When researching my book Collecting for Dragon's Lair & Space Ace, I attempted to catalogue and collect every single home version of Dragon's Lair that I could. One that has eluded me to this day is Dragon's Lair for the Java mobile platform, released in August of 2005 by Starwave (developed by MMJ games). I managed to track down some of the original development team, but nobody seemed to have any copies left themselves. The game was available for download from a major U.S. carrier on a certain phone platform. However, because of its size, you never actually had the full game on your phone at any given time. The game streamed content from the company servers to your phone as you played, allowing for a much larger and more in-depth gaming experience. It was great for the time, but if you are a collecting "completionist" like myself, you are likely out of luck. Even if I found someone with a working phone that contained the game, the streaming content servers would have long been shut down.

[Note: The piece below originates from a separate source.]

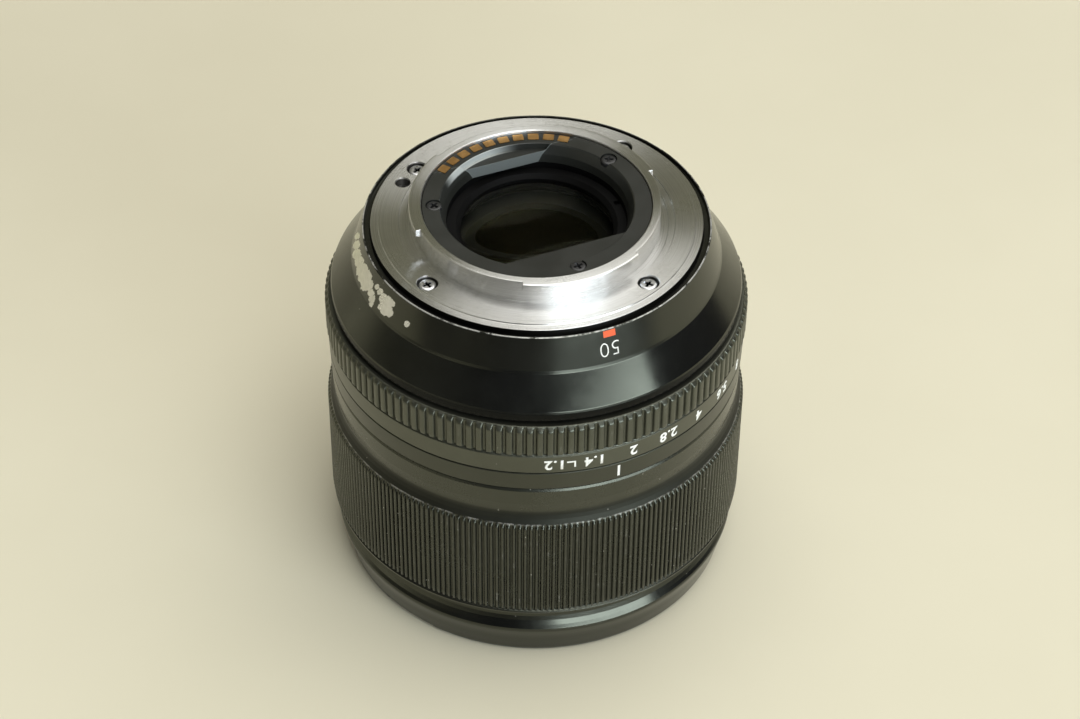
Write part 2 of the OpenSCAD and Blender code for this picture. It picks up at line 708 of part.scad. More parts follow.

While a certain portion of the population will inevitably ask the question "who cares?", it is going to be a real problem for future generations. While we can discover books a couple of thousand years old and still be able to read them (even if we can't always decipher them), the same is likely not going to be true for digital forms of entertainment going forward. Books, movies, video games and music released exclusively in digital format could run the risk of being completely lost in the future if the machines and infrastructure required to access them are no longer functional. Recent scares like the Heartbleed Bug show us how vulnerable we can be when we rely too much on technology.

I have been called a digital archeologist in the past and I think this now goes beyond just me and my efforts of digital preservation. This is going to have to be a worldwide effort to preserve what we create and what happens with digital content. It's definitely going to be a different world.